I implemented a similar feature on my c# rbuild clone and It worked quite well.
I had a new module type 'modulegroup' which was basically a list of other modules , for example:
<module name="opengl" type="modulegroup" description="OpenGL support"> <requires>core</requires> <requires>mesa32</requires> <requires>glu32</requires> <requires>opengl32</requires> </module>
<module name="core" type="modulegroup" description="Core OS"> <requires>framebuf</requires> <requires>vbemp</requires> ... </module>
In this sample a virtual module "opengl" was created and it was referencing "mesa" , "glu32" and "openg32" but at the same time was also importing all modules referenced by "core" which are the 150 modules required to build a functional reactos install image.
typing "make opengl" would only build arround 170 modules and create an iso image with them inset of building the other 750 modules obviously saving a lot of build time.

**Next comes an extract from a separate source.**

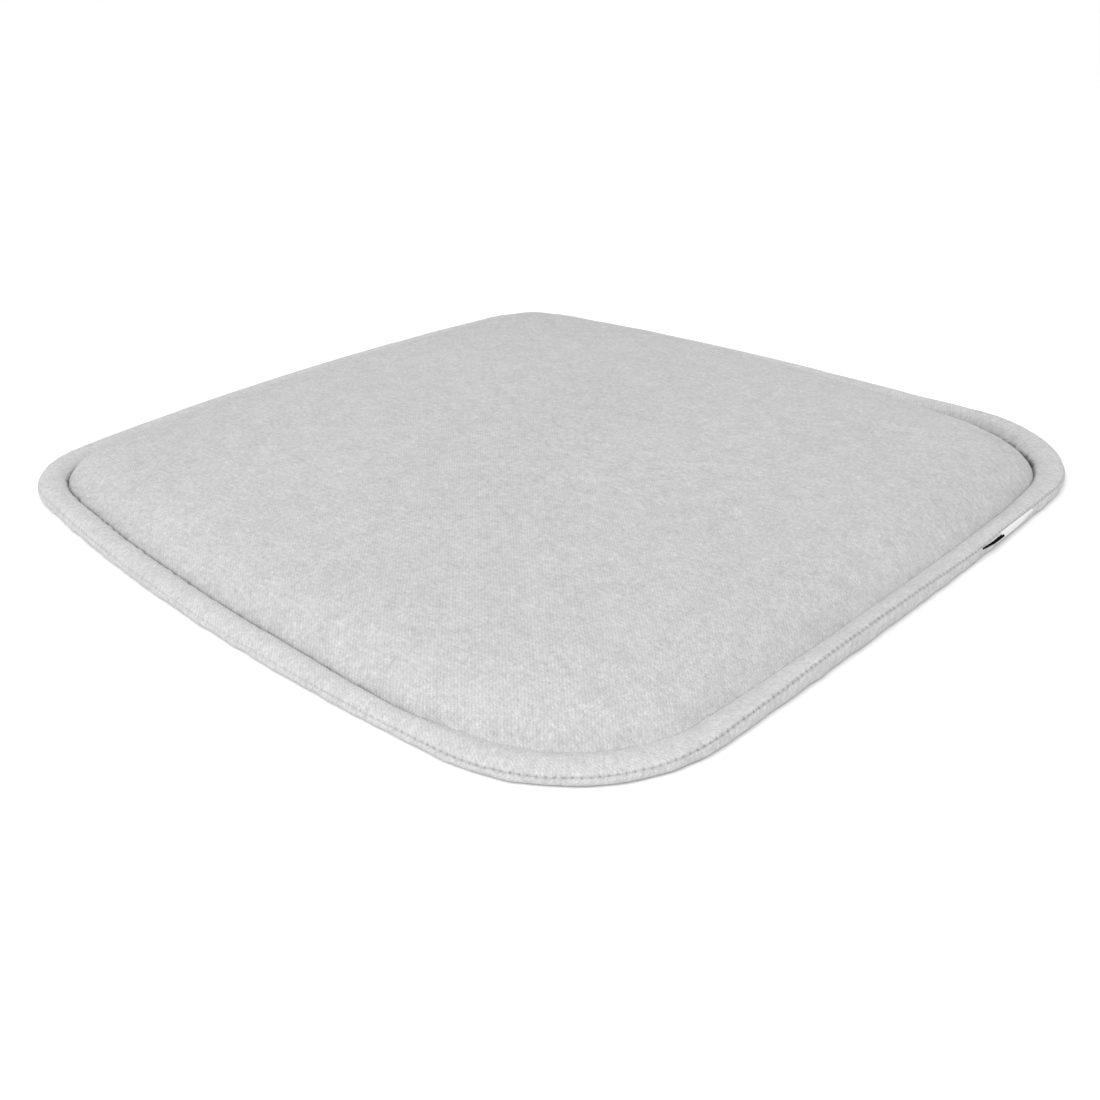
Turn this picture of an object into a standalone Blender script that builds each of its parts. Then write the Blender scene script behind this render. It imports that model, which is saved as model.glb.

My implementation was written from scratch and was full functional producing a bootable ISO image arround 6 months ago. With a little more work can be good replacement for our old , dusty c++ implementation. More information about it on my website.
Regards, /Marc
-------------------------------------------------- From: "Aleksey Bragin" aleksey@reactos.org Sent: Friday, March 27, 2009 1:49 PM To: "ReactOS Development List" ros-dev@reactos.org Subject: Re: [ros-dev] rosapps
On Mar 26, 2009, at 2:02 PM, KJK::Hyperion wrote:
Aleksey Bragin wrote:
We have chatted with Art a bit on this topic yesterday, and our opinion seems to be that trunk/reactos should include all stuff included in a default Windows, but with a modification to rbuild to allow tags for each module, and later build by tags.

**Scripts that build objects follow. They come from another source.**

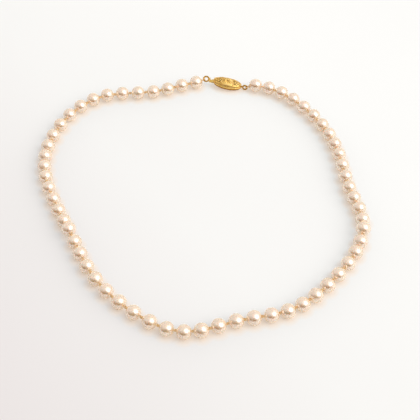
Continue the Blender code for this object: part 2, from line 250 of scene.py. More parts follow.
def remap(add, value, from_range, to_range, smooth=False):
    """value carried from one range to another, held at both ends."""
    settings = {"interpolation_type": "SMOOTHSTEP" if smooth else "LINEAR"}
    node = add("ShaderNodeMapRange", settings, _0=value, _1=from_range[0], _2=from_range[1],
               _3=to_range[0], _4=to_range[1])
    return node.outputs[0]


def times(add, a, b):
    return add("ShaderNodeMath", {"operation": "MULTIPLY"}, _0=a, _1=b).outputs[0]


def dot(add, a, b):
    return add("ShaderNodeVectorMath", {"operation": "DOT_PRODUCT"}, _0=a, _1=b).outputs["Value"]


def object_place(add):
    return add("ShaderNodeTexCoord").outputs["Object"]


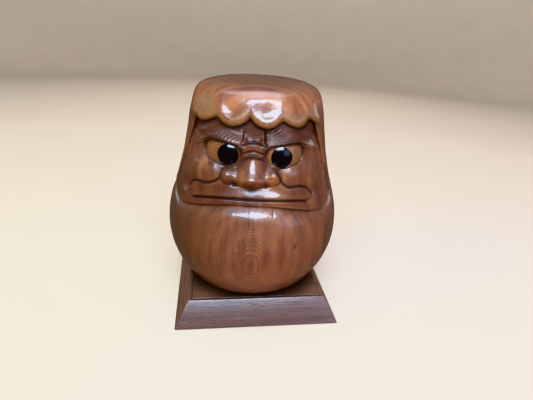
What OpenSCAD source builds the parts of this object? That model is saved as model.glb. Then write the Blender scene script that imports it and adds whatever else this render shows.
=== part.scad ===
// Carved wooden daruma doll on a low mitred stand.
// The origin is the middle of the stand's underside, +Z is up and the front of the stand faces -Y.
// Left and right are as seen from the front. Lengths are in millimetres and angles in degrees.

/* [Doll] */
// Height of the doll from its flat foot to its crown
doll_h = 195; // [180:1:210]
// Turn of the doll on its stand, seen from above, anticlockwise positive
doll_turn = -8; // [-180:1:180]
// Depth of the face below the edge of the hood
face_depth = 7; // [4:0.5:9]
// Diameter of each inlaid pupil
pupil_d = 18; // [15:0.5:19]
// How far the dome of a pupil stands out of its socket
pupil_dome = 2.6; // [1:0.1:4]

/* [Stand] */
// Width and depth of the stand at its foot
stand_w = 154; // [146:1:170]
// Height of the stand, felt pads included
stand_h = 23.5; // [20:0.5:30]
// Inward run of each sloped side, from foot to top
side_run = 12.8; // [8:0.1:16]
// Horizontal thickness of the sloped boards
board_t = 10.4; // [9:0.1:12]
// Thickness of the board let into the top
top_t = 8; // [7:0.5:9]
// Width of the rim that shows around the top board
rim_w = 3; // [2:0.5:4]
// Thickness of the felt pads
pad_t = 1; // [0.6:0.1:2]

/* [Locating dowel] */
// Diameter of the dowel
dowel_d = 10; // [8:0.5:12]
// Length of the dowel inside the stand's top board
dowel_in_stand = 6; // [4:0.5:6]
// Length of the dowel inside the doll
dowel_in_doll = 14; // [10:1:20]
// Radial clearance of the dowel in both holes
dowel_gap = 0.08; // [0.05:0.01:0.1]

/* [Hidden] */
$fn = 96;

// Colours
carved_wood = [0.58, 0.27, 0.12];
pupil_black = [0.03, 0.03, 0.03];
stand_wood = [0.36, 0.20, 0.16];
pale_wood = [0.72, 0.56, 0.38];
felt_green = [0.16, 0.22, 0.17];

// The doll is drawn for this height and scaled from it.
drawn_h = 195;
doll_scale = doll_h / drawn_h;

// Outline of the turned block, from the edge of the foot to the crown, as [radius, height].
outline = [
    [52, 0], [58.8, 2], [65.2, 8.5], [75, 24], [81.5, 43.5], [83, 64], [79.3, 86], [72.8, 107],
    [67.4, 129], [63.4, 151], [60.5, 169], [56, 183.5], [47, 190.3], [30, 193.9], [0, 195]
];
outline_spans = len(outline) - 1;

// Places on the face, as degrees from its middle and height above the foot
eye_angle = 20;
eye_height = 138.2;
pupil_toe = 12;
socket_depth = 9;
hem_low = 161.6;
hem_rise = 5.8;
hem_roll = 1.2;
collar_roll = 1.2;
// Angles at which one scallop of the hem ends and the next begins
scallop_ends = [[-69, 0], [-34.4, 1], [-4.2, 2], [24, 3], [53.4, 4], [82, 5]];
collar_curve = [
    [0, 100.3], [12, 99.3], [24.5, 96], [36, 91.6], [42.5, 89.5], [47, 89.7], [59.5, 94.9], [76, 101], [92, 104]
];
flap_curve = [
    [90, 74], [98, 75.5], [108, 75.5], [118, 73.5], [130, 69], [144, 63], [157, 57], [168, 53], [180, 51]
];
mouth_curve = [[0, 104.1], [12, 104.1], [22, 103.1], [31, 101.3], [43, 97.8]];

// Ring and column numbers. Rings 0, 1, 2 and 3 lie on the foot, the collar, the hem and the crown, and columns
// -1 and 1 on the edges of the side flaps, so that the steps between hood, face and belly stay clean.
belly_steps = [for (i = [0:9]) i / 10];
face_steps = [1, 1.012, for (i = [1:41]) 1 + i / 42, 1.985, 2];
hood_steps = [for (i = [1:6]) 2 + i / 9, 2.76, 2.85, 2.92, 2.98];
ring_steps = [each belly_steps, each face_steps, each hood_steps];
flap_columns = [-1, for (i = [-34:34]) i / 34.5, 1];
back_columns = [for (i = [1:19]) 1 + 2 * i / 20];
columns = [each flap_columns, each back_columns];

function lerp(a, b, t) = a + (b - a) * t;

// 0 at low and before it, 1 at high and past it; low may be the larger one
function ramp(low, high, x) = let (t = min(1, max(0, (x - low) / (high - low)))) t * t * (3 - 2 * t);

function knot(i) = outline[min(outline_spans, max(0, i))];

// Smooth curve through the outline's points (Catmull-Rom), by span number
function on_outline(u) =
    let (i = min(outline_spans - 1, floor(u)), t = u - i)
    let (p = knot(i - 1), q = knot(i), r = knot(i + 1), s = knot(i + 2))
    0.5 * (2 * q + (r - p) * t + (2 * p - 5 * q + 4 * r - s) * t * t
        + (3 * q - p - 3 * r + s) * t * t * t);

// Span number of the outline at a height
function span_at(z, low = 0, high = outline_spans) =
    let (mid = (low + high) / 2)
    high - low < 0.001 ? mid : on_outline(mid)[1] < z ? span_at(z, mid, high) : span_at(z, low, mid);

// Edges of the opening: height of the hem and of the collar, and angle of the side flaps
function hem_height(a) =
    hem_low + hem_rise * (1 - abs(sin(180 * lookup(a, scallop_ends)))) - 9 * ramp(64, 94, abs(a));
function collar_height(a) = lookup(abs(a), collar_curve);
function flap_angle(z) = lookup(z, flap_curve);

// Larger of two heights, blended where they are closer than k
function smooth_max(a, b, k) = let (h = max(k - abs(a - b), 0)) max(a, b) + h * h / k / 4;
function groove(d, width, depth) = -depth * exp(-pow(d / width, 2));

// Depth of the face's ground: deepest under the hem
function ground(z) = -face_depth * (0.45 + 0.55 * ramp(146, 157, z));

// Domes on the ground, the same on both sides of the face:
// [angle, height, half width in degrees, half height, top, fall to the edge]
domes = [
    [27, 151.5, 27, 9, 1, 6.5], // brow
    [24, 138, 16, 9.5, -0.4, 3.4], // eyeball
    [0, 141, 10, 15, 2.4, 6], // bridge of the nose
    [36, 123, 24, 12.5, 1.2, 5.2], // cheek
    [0, 107.5, 46, 13, -0.8, 3], // muzzle
    [0, 125, 12.5, 11, 10, 11], // tip of the nose
    [14, 123.6, 7.5, 8, 4.6, 7] // wing of the nose
];
dome_blend = 2.5;
function dome_height(d, m, z) =
    d[4] - d[5] * (pow((m - d[0]) / d[2], 2) + pow((z - d[1]) / d[3], 2));
function raised(h, m, z, i = 0) =
    i == len(domes) ? h : raised(smooth_max(h, dome_height(domes[i], m, z), dome_blend), m, z, i + 1);

// Relief inside the opening, cut by the mouth
function features(m, z) = raised(ground(z), m, z) + groove(z - lookup(m, mouth_curve), 2.3, 2.6) * ramp(50, 40, m);

// Height of the carving over the outline at an angle and a height
function relief(a, z, open) =
    (open ? features(abs(a), z) : 0)
    + hem_roll * exp(-pow((z - hem_height(a) - 4) / 5, 2)) * ramp(64, 50, abs(a))
    + collar_roll * exp(-pow((z - collar_height(a) + 4) / 5, 2)) * ramp(80, 66, abs(a));

// The block is a little fuller on its left than on its right.
function block_r(a, z) =
    on_outline(span_at(z))[0] + (0.65 - 1.05 * sin(a)) * min(1, (drawn_h - z) / 6);

// The cuts run straight back and a little down, as from a carver who faces the doll.
function cut_lean(a) = a * (1 - ramp(80, 50, abs(a)));
function cut_drop(a, z) =
    (0.3 + 0.0033 * (140 - z)) * ramp(86, 60, abs(a)) * ramp(184, 168, z) * ramp(84, 98, z);

function skin_point(u, v) =
    let (u_side = u > 2 ? u - 4 : u, a0 = 60 * u_side, hem = hem_height(a0), collar = collar_height(a0))
    let (z = v < 1 ? lerp(0, collar, v) : v < 2 ? lerp(collar, hem, v - 1) : lerp(hem, drawn_h, v - 2))
    let (flap = flap_angle(z), beyond = abs(u_side) - 1)
    let (a = abs(u_side) < 1 ? u_side * flap : sign(u_side) * lerp(flap, 180, beyond))
    let (r = block_r(a, z), h = relief(a, z, abs(u_side) < 1 && v > 1 && v < 2), lean = cut_lean(a))
    let (reach = h / max(cos(a - lean), 0.45))
    [r * sin(a) + reach * sin(lean), -r * cos(a) - reach * cos(lean), z + cut_drop(a, z) * h];

ring_n = len(columns);
ring_count = len(ring_steps);

// Closed skin of the carved block: rings joined by triangles, a flat foot and a crown point
module carved_skin() {
    points = [
        for (v = ring_steps) for (u = columns) skin_point(u, v),
        [0, 0, drawn_h]
    ];
    crown = len(points) - 1;
    faces = [
        [for (i = [0:ring_n - 1]) i],
        for (k = [0:ring_count - 2]) for (i = [0:ring_n - 1])
            let (j = (i + 1) % ring_n, low = k * ring_n, high = low + ring_n)
            each [[low + i, high + i, low + j], [low + j, high + i, high + j]],
        for (i = [0:ring_n - 1])
            let (last = (ring_count - 1) * ring_n)
            [last + i, crown, last + (i + 1) % ring_n]
    ];
    polyhedron(points, faces, convexity = 6);
}

// Moves to the doll's foot on the stand
module on_stand() {
    translate([0, 0, stand_h]) rotate([0, 0, doll_turn]) children();
}

// Moves to a pupil's seat, with +Z pointing out of the eye; side is -1 on the left and 1 on the right
eye_r = (block_r(0, eye_height) - 1.5) * doll_scale;
module at_pupil(side) {
    translate([
        side * eye_r * sin(eye_angle),
        -eye_r * cos(eye_angle),
        eye_height * doll_scale
    ])
        rotate([90, 0, side * pupil_toe]) children();
}

module doll_body() {
    color(carved_wood) on_stand() difference() {
        scale(doll_scale) carved_skin();
        translate([0, 0, -1]) cylinder(d = dowel_d + 2 * dowel_gap, h = dowel_in_doll + 1.5);
        for (side = [-1, 1])
            at_pupil(side) translate([0, 0, -socket_depth]) cylinder(d = pupil_d, h = socket_depth + 12);
    }
}

// Black plug with a domed head
module pupil(side) {
    dome_r = (pow(pupil_d / 2, 2) + pow(pupil_dome, 2)) / (2 * pupil_dome);
    color(pupil_black) on_stand() at_pupil(side) {
        translate([0, 0, -socket_depth]) cylinder(d = pupil_d, h = socket_depth);
        intersection() {
            cylinder(d = pupil_d, h = pupil_dome + 1);
            translate([0, 0, pupil_dome - dome_r]) sphere(r = dome_r);
        }
    }
}

module left_pupil() {
    pupil(-1);
}

module right_pupil() {
    pupil(1);
}

module locating_dowel() {
    color(pale_wood) translate([0, 0, stand_h - dowel_in_stand])
        cylinder(d = dowel_d, h = dowel_in_stand + dowel_in_doll);
}

// Board let into the rebate of the four sloped boards, with a blind hole for the dowel
top_w = stand_w - 2 * (side_run + rim_w);
module stand_top() {
    color(stand_wood) difference() {
        translate([-top_w / 2, -top_w / 2, stand_h - top_t]) cube([top_w, top_w, top_t]);
        translate([0, 0, stand_h - dowel_in_stand - 0.5])
            cylinder(d = dowel_d + 2 * dowel_gap, h = dowel_in_stand + 1);
    }
}

// Section of a sloped board: y runs inward from the outer edge of the foot, with a rebate for the top board
board_h = stand_h - pad_t;
inner_lean = side_run * (board_h - top_t) / board_h;
board_section = [
    [0, 0], [board_t, 0], [board_t + inner_lean, board_h - top_t], [side_run + rim_w, board_h - top_t],
    [side_run + rim_w, board_h], [side_run, board_h]
];

// Sloped board along the front, mitred at both ends
module sloped_board() {
    color(stand_wood) translate([0, 0, pad_t]) intersection() {
        translate([-stand_w / 2, -stand_w / 2, 0])
            rotate([90, 0, 90]) linear_extrude(stand_w) polygon(board_section);
        linear_extrude(board_h)
            polygon([[-stand_w / 2, -stand_w / 2], [stand_w / 2, -stand_w / 2], [0, 0]]);
    }
}

module stand_front() {
    sloped_board();
}

module stand_right() {
    rotate([0, 0, 90]) sloped_board();
}

module stand_back() {
    rotate([0, 0, 180]) sloped_board();
}

module stand_left() {
    rotate([0, 0, 270]) sloped_board();
}

// Triangular block glued into the front left corner, under the top board
block_h = board_h - top_t;
block_leg = 20;
module glue_block() {
    inner = stand_w / 2 - board_t;
    cavity = [[-inner, 0], [inner, 0], [inner - inner_lean, block_h], [inner_lean - inner, block_h]];
    corner = inner_lean - inner;
    color(pale_wood) translate([0, 0, pad_t]) intersection() {
        rotate([90, 0, 0]) linear_extrude(stand_w, center = true) polygon(cavity);
        rotate([90, 0, 90]) linear_extrude(stand_w, center = true) polygon(cavity);
        linear_extrude(block_h)
            polygon([[-inner, -inner], [corner + block_leg, -inner], [-inner, corner + block_leg]]);
    }
}

module glue_block_front_left() {
    glue_block();
}

module glue_block_front_right() {
    rotate([0, 0, 90]) glue_block();
}

module glue_block_back_right() {
    rotate([0, 0, 180]) glue_block();
}

module glue_block_back_left() {
    rotate([0, 0, 270]) glue_block();
}

// Round felt pad under a corner of the stand
pad_d = 8.4;
pad_inset = 6;
module pad(x_side, y_side) {
    reach = stand_w / 2 - pad_inset;
    color(felt_green) translate([x_side * reach, y_side * reach, 0]) cylinder(d = pad_d, h = pad_t);
}

module pad_front_left() {
    pad(-1, -1);
}

module pad_front_right() {
    pad(1, -1);
}

module pad_back_left() {
    pad(-1, 1);
}

module pad_back_right() {
    pad(1, 1);
}

doll_body();
left_pupil();
right_pupil();
locating_dowel();
stand_top();
stand_front();
stand_back();
stand_left();
stand_right();
glue_block_front_left();
glue_block_front_right();
glue_block_back_left();
glue_block_back_right();
pad_front_left();
pad_front_right();
pad_back_left();
pad_back_right();
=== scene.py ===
import itertools
import math

import bmesh
import bpy
import numpy as np
from mathutils import Matrix, Vector


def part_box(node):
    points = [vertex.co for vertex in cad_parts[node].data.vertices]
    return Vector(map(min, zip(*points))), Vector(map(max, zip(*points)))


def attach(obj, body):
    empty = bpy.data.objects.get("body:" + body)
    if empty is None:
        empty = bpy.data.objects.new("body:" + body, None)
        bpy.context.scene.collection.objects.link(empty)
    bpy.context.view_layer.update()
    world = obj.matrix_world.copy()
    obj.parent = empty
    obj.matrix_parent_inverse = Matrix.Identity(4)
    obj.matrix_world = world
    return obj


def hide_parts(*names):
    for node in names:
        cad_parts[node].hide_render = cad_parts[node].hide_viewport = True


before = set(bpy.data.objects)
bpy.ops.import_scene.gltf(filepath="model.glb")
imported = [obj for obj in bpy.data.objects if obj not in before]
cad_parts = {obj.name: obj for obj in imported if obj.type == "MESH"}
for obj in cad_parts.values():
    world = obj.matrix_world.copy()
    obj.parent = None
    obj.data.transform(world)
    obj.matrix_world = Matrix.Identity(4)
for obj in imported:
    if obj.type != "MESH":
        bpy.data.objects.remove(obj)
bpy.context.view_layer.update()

MM = 0.001


# ---------------------------------------------------------------- places taken from the frame

body_low, body_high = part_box("doll_body")
FOOT_Z = body_low.z / MM
DOLL_HEIGHT = (body_high.z - body_low.z) / MM
DOLL_WIDTH = min(body_high.x - body_low.x, body_high.y - body_low.y) / MM
left_low, left_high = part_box("left_pupil")
right_low, right_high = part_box("right_pupil")
eye_to_eye = (right_low + right_high) / 2 - (left_low + left_high) / 2
DOLL_TURN = math.atan2(eye_to_eye.y, eye_to_eye.x)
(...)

tags are a bad idea. We don't need any more goddamn attributes for module elements. What you want is collections of modules, or in other words, makefile targets other than "all". Object-oriented is a terrible, terrible paradigm for build systems
Make me a list of the build profiles you want supported, and I'll work on it. I'll make each of you a tuna sandwich too, anything but a new godforsaken attribute for module elements
We can call it another way, but what I mean is "marking" a module as belonging to some group, either via a stupid group="blah" attribute, or via <group name="blah">...</group>. And it should be easy to turn on/off building of certain groups via some central groupstobuild.rbuild file.